NVIDIA / DCGM

NVIDIA Data Center GPU Manager (DCGM) is a project for gathering telemetry and measuring the health of NVIDIA GPUs
Apache License 2.0
355 stars 49 forks source link

diag --configfile option is silently ignored if --parameters options is present #148

Open dmonakhov opened 5 months ago

dmonakhov commented 5 months ago

I use aws-platform.yaml config file for passing platform characteristics which are never changes:

version: AWS-0.1
spec: dcgm-diag-v1
skus:
  - name: NVIDIA H100 80GB HBM3 p5.48xlarge
    id: 2330
    pcie:
      is_allowed: true
      h2d_d2h_single_pinned:
        min_pci_generation: 5.0
        min_pci_width: 16.0
        min_bandwidth: 14.0
        max_latency: 5
      h2d_d2h_single_unpinned:
        min_pci_generation: 5.0
        min_pci_width: 16.0
        min_bandwidth: 14.0
      gpu_nvlinks_expected_up: 18
      nvswitch_nvlinks_expected_up: 6

But also want to customize other parameters like test_duration and use --parameters option for this:

dcgmi diag --verbose --json --configfile diag-aws.yaml --run long --parameters memtest.test_duration=120

But it is appeared that --configfile options will be silently ignored if --parameters option is present.
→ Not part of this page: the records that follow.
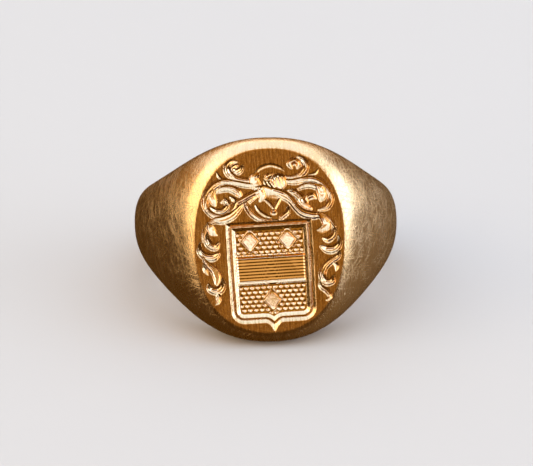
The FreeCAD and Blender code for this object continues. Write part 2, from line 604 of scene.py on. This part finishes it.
LOZENGE = (0.70, 0.84)      # half width and half height
LOZENGE_CENTRES = [(-1.60, 1.76), (1.46, 1.76), (-0.04, -3.12)]
LOZENGE_DEPTHS = (0.22, 0.76)       # of its ground and of its deepest point
LOZENGE_FALL = 1.6          # half heights over which its floor falls, from its foot up
LOZENGE_WALL = 0.15         # width of its sloping wall, as a share of its size
LOZENGE_GROUND = 1.2        # the dots stop at this share of its size


def lozenge(s, t, centre):
    """Depth share of a lozenge whose floor falls towards its top, and its ground."""
    half_s, half_t = LOZENGE
    q = np.abs(s - centre[0]) / half_s + np.abs(t - centre[1]) / half_t
    fall = np.clip((t - centre[1] + half_t) / (LOZENGE_FALL * half_t), 0.0, 1.0)
    return fall * np.clip((1.0 - q) / LOZENGE_WALL, 0.0, 1.0), q < LOZENGE_GROUND


FIELD_DEPTH = 0.30
FIELD_START = (0.78, 0.90)  # the dots fade in between these distances from the edge

# The border's profile: distances inside the shield's edge, and the heights there
BORDER_AT = [-0.04, 0.00, 0.28, 0.38, 0.44, 0.70]
BORDER_CUT = [0.00, -0.02, -0.24, -0.10, -0.10, -0.30]
BORDER_END = (0.66, 0.84)   # the border gives way to the field between these

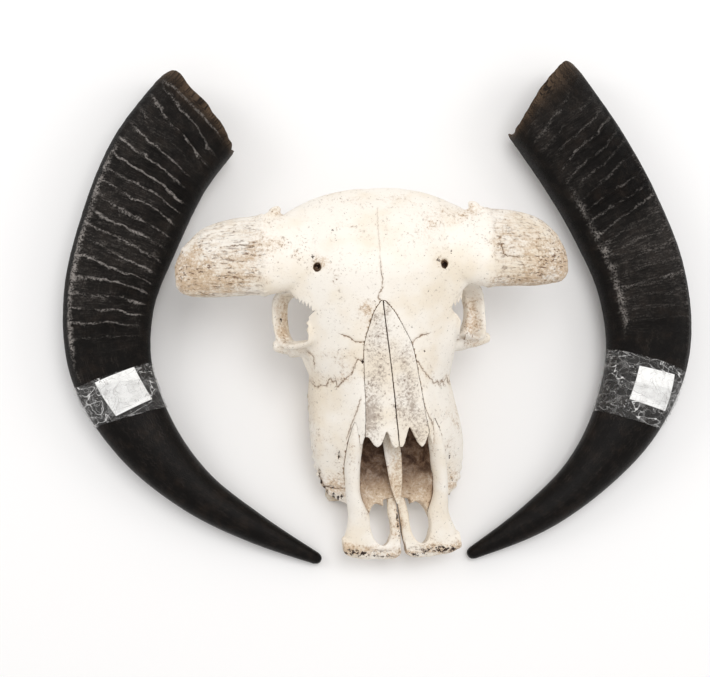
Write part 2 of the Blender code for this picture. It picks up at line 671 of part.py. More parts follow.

And nvvs will called in configless mode:

 /usr/share/nvidia-validation-suite/nvvs -j -z --specifiedtest long --parameters memtest.test_duration=120 --configless -v --indexes 0,1,2,3,4,5,6,7 

Which is very cont intuitive and makes it hard to quick parameters prototyping, because either configfile, or parameters should be used. And passing all system parameters with --parameters seems not very practical.